Don’t Wreck Your Loved One’s Estate – Decedent Vehicle Titling and Insurance
When a loved one passes away, many family members do not think twice about driving the decedent’s vehicle. With relatives and friends coming in from out of town, the vehicle is convenient to use and cheaper than a rental car. However, if an accident occurs, the entire estate of the decedent could be exposed to creditors. Both the titling of the vehicle and the car insurance policy need to be reviewed before any person drives the car anywhere.
Change the Title to the Vehicle
First, the title of the car should be located to determine the ownership of the car. If the decedent owned the car jointly with another person, the car ownership automatically passes to the joint owner on the title at the time of death. The joint owner will still need to notify the Department of Motor Vehicles of the death, but the joint owner can treat the car as his or her own.
Review the Vehicle’s Insurance Policy
When the car was jointly owned by spouses, many insurance companies extend the existing insurance coverage to the surviving spouse. It is still a good idea to check with your insurance agent prior to driving to make sure you are covered. If the joint owner was a non-spouse, it is imperative to update your insurance agent prior to driving, as a new policy may need to be issued in the surviving owner’s name.
Why It’s Risky to Use the Vehicle Until These Issues are Resolved
If the decedent owned the car individually, no other individuals should drive the vehicle until the title is transferred out of the decedent’s name to the new owner. Why? Because the insurance company will most likely deny all claims in the event of an accident, especially if they were not notified of the death of the policyholder.

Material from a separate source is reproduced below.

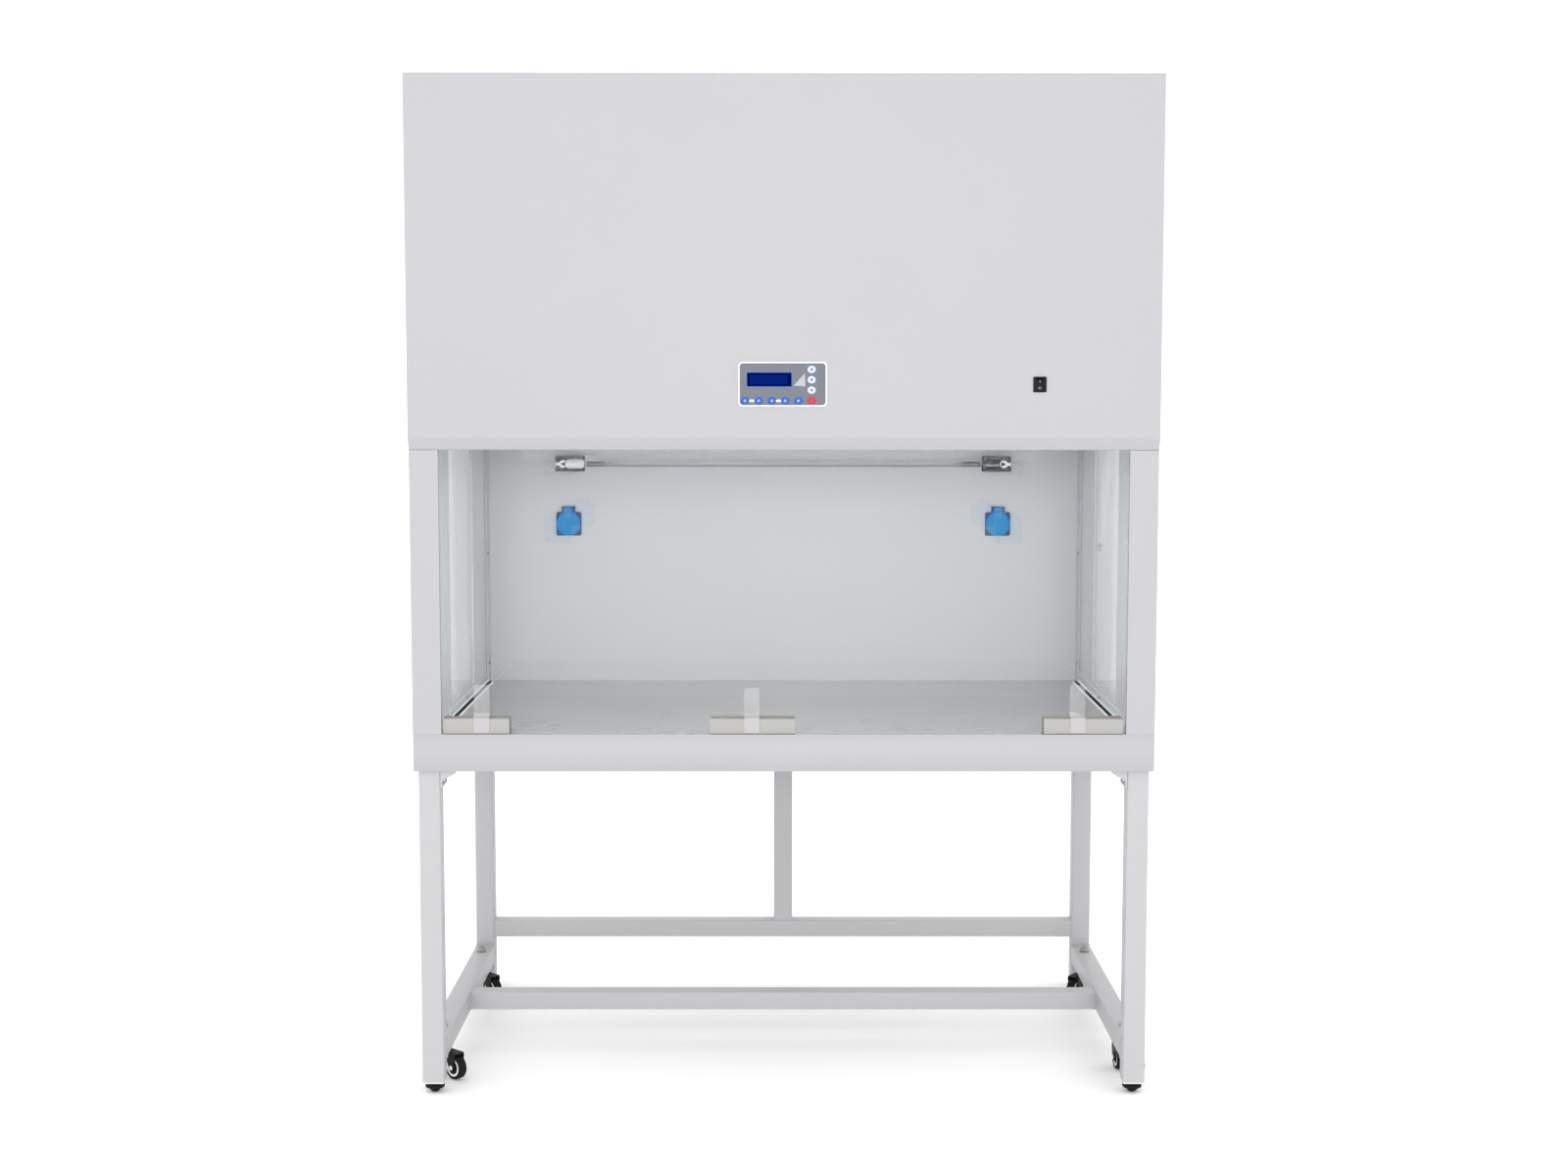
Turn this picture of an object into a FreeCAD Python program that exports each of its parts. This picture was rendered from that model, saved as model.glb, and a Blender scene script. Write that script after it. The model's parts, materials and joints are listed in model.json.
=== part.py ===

In most situations, even the named executor is only able to drive the car to obtain maintenance such as inspections or oil changes. The executor should not drive the car for personal use. Even if an accident does not occur, if another individual drives the car for an extended period of time, they may be liable to future owner for diminishing the value of the property.
Depending on the estate planning the decedent completed, it could take several months before title is transferred to the new owner. Once the vehicle has been transferred to the new owner, the new owner can either add the vehicle to their existing insurance policy or obtain a new insurance policy.
The convenience of driving the car is seldom worth the trade-off of exposing the entire estate to creditors. Make sure you contact the decedent’s insurance agent and estate planning attorney for assistance in reviewing the title and insurance policy before anyone drives the vehicle.